**WRITTEN REQUEST**
Print verbatim the opening line of the material and every subsequent line through the one containing "round shank and".

==========

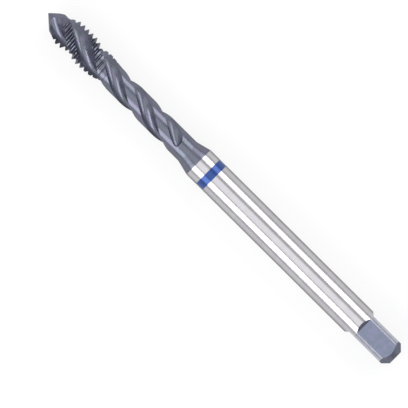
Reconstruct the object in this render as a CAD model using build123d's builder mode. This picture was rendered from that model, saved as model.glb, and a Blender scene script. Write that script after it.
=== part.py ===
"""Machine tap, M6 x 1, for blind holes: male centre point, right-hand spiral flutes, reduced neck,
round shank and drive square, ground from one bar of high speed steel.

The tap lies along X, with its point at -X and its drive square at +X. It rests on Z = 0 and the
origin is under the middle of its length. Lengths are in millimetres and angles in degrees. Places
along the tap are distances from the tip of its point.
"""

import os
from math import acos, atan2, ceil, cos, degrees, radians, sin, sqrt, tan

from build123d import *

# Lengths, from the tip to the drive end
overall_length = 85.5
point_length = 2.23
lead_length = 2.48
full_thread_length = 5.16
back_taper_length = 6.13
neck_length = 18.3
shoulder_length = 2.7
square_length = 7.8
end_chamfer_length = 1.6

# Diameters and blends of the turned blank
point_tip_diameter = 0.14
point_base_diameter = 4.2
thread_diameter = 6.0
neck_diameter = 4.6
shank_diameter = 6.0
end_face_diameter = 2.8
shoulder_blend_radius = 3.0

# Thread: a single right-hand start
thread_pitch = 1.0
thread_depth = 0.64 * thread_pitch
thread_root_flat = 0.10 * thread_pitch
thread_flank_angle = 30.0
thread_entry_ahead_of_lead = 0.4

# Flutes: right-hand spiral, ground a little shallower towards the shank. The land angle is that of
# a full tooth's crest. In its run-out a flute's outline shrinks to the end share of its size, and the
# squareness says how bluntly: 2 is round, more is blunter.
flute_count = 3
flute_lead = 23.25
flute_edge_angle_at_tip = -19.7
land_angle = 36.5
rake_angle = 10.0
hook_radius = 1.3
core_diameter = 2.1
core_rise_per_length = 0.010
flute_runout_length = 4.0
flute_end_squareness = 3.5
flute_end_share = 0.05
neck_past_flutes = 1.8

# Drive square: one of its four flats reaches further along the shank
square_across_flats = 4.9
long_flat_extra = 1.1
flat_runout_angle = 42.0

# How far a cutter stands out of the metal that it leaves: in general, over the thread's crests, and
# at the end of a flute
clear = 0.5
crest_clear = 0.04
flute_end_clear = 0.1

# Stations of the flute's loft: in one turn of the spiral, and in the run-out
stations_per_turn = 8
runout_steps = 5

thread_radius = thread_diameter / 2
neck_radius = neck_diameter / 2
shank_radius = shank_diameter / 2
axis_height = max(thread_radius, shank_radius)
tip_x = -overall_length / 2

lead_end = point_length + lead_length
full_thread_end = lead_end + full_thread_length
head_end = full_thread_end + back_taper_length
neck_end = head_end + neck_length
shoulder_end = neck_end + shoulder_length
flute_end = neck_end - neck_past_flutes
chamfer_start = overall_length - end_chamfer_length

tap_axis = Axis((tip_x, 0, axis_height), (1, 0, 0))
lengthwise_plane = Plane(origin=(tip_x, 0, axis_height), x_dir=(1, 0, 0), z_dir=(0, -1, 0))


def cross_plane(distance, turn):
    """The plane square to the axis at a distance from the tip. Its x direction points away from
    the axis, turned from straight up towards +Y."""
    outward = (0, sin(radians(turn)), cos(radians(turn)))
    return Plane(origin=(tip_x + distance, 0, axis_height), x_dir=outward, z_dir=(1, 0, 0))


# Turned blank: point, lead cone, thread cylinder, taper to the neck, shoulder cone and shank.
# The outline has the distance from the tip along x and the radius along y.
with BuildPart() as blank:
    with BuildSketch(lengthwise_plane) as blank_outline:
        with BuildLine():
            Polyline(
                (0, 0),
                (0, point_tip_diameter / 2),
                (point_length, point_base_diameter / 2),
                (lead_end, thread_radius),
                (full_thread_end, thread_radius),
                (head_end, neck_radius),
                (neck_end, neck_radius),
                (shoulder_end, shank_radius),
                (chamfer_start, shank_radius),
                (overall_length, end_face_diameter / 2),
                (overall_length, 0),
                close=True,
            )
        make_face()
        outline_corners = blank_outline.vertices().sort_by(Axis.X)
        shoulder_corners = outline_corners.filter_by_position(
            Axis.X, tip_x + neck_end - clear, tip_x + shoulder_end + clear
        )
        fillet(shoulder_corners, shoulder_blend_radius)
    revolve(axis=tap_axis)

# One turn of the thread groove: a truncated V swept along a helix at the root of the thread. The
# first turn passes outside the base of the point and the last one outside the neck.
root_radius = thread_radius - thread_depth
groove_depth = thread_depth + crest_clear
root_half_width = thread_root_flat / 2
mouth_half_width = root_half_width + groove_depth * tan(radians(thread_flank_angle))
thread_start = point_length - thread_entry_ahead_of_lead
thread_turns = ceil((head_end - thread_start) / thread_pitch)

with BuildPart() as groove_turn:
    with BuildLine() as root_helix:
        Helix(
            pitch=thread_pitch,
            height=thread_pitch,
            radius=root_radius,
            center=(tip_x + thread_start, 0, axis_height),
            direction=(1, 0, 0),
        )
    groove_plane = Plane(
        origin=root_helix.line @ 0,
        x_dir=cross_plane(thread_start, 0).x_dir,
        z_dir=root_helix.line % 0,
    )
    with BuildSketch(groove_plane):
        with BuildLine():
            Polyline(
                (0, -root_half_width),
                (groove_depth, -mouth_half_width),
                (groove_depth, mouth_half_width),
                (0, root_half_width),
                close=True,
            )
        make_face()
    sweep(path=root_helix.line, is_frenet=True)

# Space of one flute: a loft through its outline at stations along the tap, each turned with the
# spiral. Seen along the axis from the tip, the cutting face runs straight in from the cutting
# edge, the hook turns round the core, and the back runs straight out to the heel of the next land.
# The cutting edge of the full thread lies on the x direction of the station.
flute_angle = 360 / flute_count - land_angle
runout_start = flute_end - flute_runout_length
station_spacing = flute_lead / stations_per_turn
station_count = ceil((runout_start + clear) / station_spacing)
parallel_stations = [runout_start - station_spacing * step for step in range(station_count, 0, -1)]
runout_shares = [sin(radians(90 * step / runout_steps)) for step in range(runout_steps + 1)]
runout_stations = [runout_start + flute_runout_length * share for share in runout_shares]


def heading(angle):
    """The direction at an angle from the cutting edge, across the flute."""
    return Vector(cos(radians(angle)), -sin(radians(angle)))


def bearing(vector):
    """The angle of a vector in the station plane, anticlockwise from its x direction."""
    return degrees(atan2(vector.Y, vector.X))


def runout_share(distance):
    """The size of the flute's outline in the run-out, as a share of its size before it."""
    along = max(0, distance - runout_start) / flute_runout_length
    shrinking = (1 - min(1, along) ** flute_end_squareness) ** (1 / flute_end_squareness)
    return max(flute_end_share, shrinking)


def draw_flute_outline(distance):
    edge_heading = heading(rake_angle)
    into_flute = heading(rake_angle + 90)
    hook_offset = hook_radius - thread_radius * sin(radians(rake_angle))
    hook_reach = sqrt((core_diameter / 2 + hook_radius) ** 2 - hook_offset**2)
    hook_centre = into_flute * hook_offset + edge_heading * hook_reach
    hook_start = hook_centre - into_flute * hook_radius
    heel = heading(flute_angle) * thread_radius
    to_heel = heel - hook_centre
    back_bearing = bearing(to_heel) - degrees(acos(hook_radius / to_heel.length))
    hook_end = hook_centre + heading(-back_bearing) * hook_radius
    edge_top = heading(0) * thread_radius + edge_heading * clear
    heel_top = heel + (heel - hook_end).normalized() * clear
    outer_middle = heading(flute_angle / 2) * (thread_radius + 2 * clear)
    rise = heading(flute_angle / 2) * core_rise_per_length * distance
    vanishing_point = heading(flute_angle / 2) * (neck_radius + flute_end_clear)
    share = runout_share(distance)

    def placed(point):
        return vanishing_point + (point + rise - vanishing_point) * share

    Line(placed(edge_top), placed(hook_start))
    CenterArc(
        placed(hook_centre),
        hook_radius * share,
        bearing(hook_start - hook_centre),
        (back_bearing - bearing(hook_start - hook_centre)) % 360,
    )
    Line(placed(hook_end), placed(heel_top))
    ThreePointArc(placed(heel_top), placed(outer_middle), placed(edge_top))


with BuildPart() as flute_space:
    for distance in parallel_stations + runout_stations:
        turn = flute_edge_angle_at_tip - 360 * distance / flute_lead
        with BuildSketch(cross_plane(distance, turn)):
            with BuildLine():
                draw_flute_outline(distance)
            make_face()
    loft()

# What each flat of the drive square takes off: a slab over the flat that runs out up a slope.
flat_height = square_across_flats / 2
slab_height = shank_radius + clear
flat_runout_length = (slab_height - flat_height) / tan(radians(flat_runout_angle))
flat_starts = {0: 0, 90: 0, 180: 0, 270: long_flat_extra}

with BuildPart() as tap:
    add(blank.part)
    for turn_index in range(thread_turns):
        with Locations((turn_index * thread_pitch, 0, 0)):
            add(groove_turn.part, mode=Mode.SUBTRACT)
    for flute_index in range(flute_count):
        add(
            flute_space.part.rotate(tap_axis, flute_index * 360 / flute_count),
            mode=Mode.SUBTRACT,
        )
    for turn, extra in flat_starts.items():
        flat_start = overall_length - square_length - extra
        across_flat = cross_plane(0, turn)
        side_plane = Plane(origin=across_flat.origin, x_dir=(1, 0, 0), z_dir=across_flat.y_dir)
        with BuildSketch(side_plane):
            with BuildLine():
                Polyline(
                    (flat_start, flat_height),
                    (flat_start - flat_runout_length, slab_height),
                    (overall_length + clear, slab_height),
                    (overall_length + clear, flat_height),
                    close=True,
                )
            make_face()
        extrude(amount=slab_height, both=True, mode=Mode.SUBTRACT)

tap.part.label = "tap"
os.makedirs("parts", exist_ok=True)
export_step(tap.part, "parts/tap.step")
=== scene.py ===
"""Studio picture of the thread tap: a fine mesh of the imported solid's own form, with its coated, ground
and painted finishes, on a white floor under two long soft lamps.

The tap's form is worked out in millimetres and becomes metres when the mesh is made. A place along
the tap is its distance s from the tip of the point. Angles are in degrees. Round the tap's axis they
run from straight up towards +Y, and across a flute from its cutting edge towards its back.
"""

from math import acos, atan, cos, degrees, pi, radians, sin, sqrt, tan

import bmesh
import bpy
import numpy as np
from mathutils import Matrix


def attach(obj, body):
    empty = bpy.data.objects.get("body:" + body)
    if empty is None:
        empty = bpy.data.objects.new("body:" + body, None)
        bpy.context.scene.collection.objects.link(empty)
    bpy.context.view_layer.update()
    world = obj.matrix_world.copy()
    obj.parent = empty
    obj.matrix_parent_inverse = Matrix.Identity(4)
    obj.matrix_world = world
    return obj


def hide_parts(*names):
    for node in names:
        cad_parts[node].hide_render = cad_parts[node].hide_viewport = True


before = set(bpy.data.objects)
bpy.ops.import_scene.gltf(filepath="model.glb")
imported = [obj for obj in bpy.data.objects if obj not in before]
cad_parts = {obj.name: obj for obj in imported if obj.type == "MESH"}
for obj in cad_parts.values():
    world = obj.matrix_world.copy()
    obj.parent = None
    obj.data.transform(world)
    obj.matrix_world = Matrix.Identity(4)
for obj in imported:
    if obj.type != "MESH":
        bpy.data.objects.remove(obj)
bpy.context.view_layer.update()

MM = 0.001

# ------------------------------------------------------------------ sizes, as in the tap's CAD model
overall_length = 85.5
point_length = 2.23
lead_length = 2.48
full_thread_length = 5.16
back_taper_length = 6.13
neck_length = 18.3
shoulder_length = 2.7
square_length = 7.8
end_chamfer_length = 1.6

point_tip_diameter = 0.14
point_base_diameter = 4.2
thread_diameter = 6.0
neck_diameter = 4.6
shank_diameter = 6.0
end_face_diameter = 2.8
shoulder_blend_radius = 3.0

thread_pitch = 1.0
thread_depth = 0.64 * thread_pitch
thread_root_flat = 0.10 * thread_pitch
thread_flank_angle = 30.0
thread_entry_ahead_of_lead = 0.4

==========

**TASK RESPONSE**
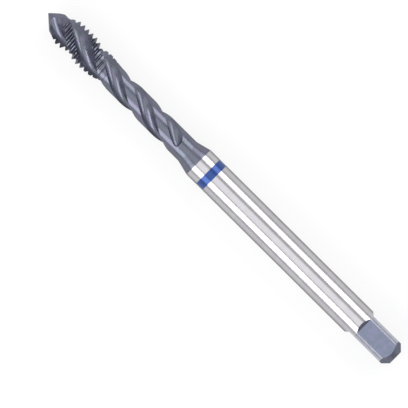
Reconstruct the object in this render as a CAD model using build123d's builder mode. This picture was rendered from that model, saved as model.glb, and a Blender scene script. Write that script after it.
=== part.py ===
"""Machine tap, M6 x 1, for blind holes: male centre point, right-hand spiral flutes, reduced neck,
round shank and drive square, ground from one bar of high speed steel.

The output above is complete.